Step to the New

Courtesy www.ramonarosales.comThe seventh annual Tour des Artistes in Long Beach is about change. And paintings of sailboats—and about how changes in the tour, such as a new organizer, Se Reed of downtown's Open bookstore, mean not so many paintings of sailboats this year. That's a good thing; time, Reed says, is tight.

“We don't have another year to wait for [the tour] to get bigger,” Reed says. “The thing is, with all the rents increasing in the East Village Arts District, it's the whole trend in downtown in general: people have kind of discovered it, and they're coming, with their corporations and their Starbucks. It's this huge tidal wave you can't fend off.”

This is the age-old story: an area of town like Long Beach's East Village, centered on Broadway and Linden Avenue, goes out of fashion and becomes economically depressed. Creative types like artists move in; landlords cash in and rents rise, and artists have to move on. Which is roughly where East Village is now—minus, unlike other arts districts around the nation, ever having had enough space to show its art.

This year's tour tries specifically to rectify that by closing off Elm Avenue between Broadway and Third Street and turning it into an open-air gallery—and by extending the tour with buses to some areas of the city, such as the Fourth Street vintage shops, that haven't previously been on the tour.

Which means this year, the tour has managed to land some artists who've lived in the area for years but are part of it for the first time, like Shawn Kail, whose longtime fascination with vintage-iana bursts forth from the windows of Meow, 2210 E. Fourth St., in paintings of obsolete electronic equipment.

“It's only really been 20 to 25 years since this whole thing got started, and it's just amazing that we could go from all this stuff being invented to it being obsolete,” Kail says of his series, which spotlights everything from vintage interface terminals to cassette players. “For each of these gadgets, there was a guy who busted his hump to design it—and then 20 years later, people are looking at it going, 'What is it?'”

People say that when they look at Kail's work too, which blends photography, collage and painting.

“The only thing I've found is that nobody gets it at all. Everybody thinks it's a screen [print],” he says. There's a simplicity in his work—a focus—similar to that of others on the tour, whether it's in the cast-off parts assemblages of Rick Frausto, or in the work of Orange County Museum of Art custodian Ryan Callis, a fan of street art who's just about to segue—he hopes—into fine art.

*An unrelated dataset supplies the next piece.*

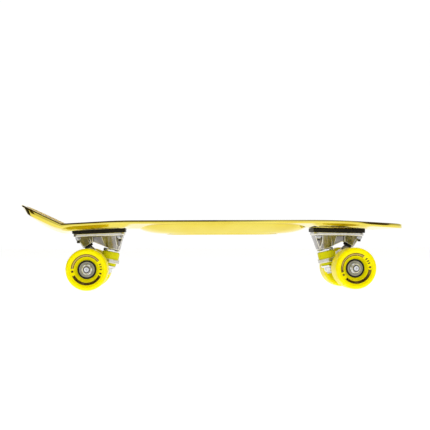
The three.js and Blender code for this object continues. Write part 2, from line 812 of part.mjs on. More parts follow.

Callis, who's moving to Claremont this summer to begin studying for a master's in fine arts, fell under the spell of street art 15 or so years ago—the work of famed skater artist Barry McGee and others. That flat but descriptive style still informs his paintings, which will be on display in the Gatsby building at First Street and Atlantic Avenue—but he wants to become more.

“Now I think it's become so commodified and commercial and trite. There's nothing that inspires me in that arena,” he says, “so I'm looking more toward fine art.”

His visual vocabulary—Colorforms-like suns, fluffy clouds and people in silhouette—could help him transition.

“A lot of my people are silhouettes,” Callis says. “It's not all about the individual—which our society is these days. I think it gives my paintings an everyman edge.” So do his prices: $200-$600 for a canvas (Kail's work is slightly steeper at around $1,000). Both men, whether they're fetishizing the cassette tape or the human form, want to humanize their work.

“I want to make it so that any person can look at it and take something out of it,” Callis says. “I think that's the bummer about contemporary art. I think people feel tricked by it and can't relate to it. I think a lot of people can be excited about looking at a piece of art if they can relate to it.”